People

Mori Reithmayr

Research Topic:

Community before Liberation: Theorizing Gay Resistance in San Francisco, 1953-1969
AFFILIATION
Political Theory Network
College
New College
Course
DPhil Politics
supervisor

I’m a DPhil student in Political Theory. My DPhil thesis Community before Liberation: Theorizing Gay Resistance in San Francisco, 1953-1969 is located within the tradition of queer intellectual history. It retraces the early history of the idea of a gay ‘community’ in 1950s and 1960s San Francisco, its origin as a radical political project fighting antigay policing, and its gradual, conservative co-optation over the course of the decade by white, middle and upper class, gender conforming gay men.
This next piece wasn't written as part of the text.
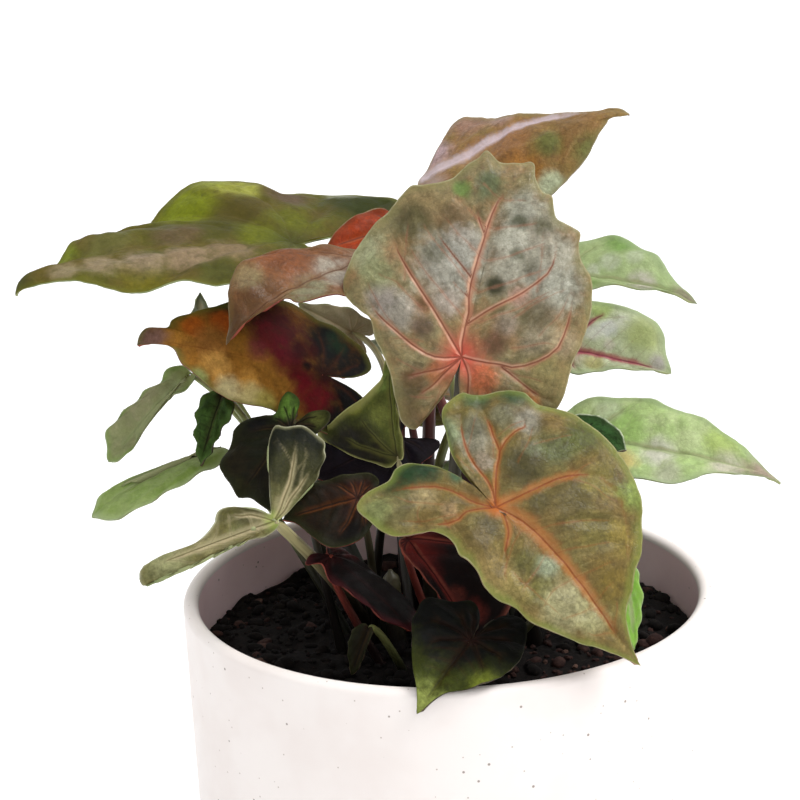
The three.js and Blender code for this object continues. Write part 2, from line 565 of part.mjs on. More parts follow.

Informed by this historical lens, my research also approaches more abstract questions concerning the conditions in which discursive shifts can succeed and sustain their world-making potential, and how we can build communities across gender, race, class, gender identity and performance to help each other survive, resist and transform dominant political imaginaries and realities.

From 2019 to 2021, I served as a co-convenor of the Oxford Queer Research Network. I co-organised the 2020 Oxford Graduate Conference in Political Theory.

Prior to my DPhil, I completed my MPhil in Political Theory at Green Templeton College, Oxford, and my BA in Philosophy, Politics, and Economics at the University of Warwick.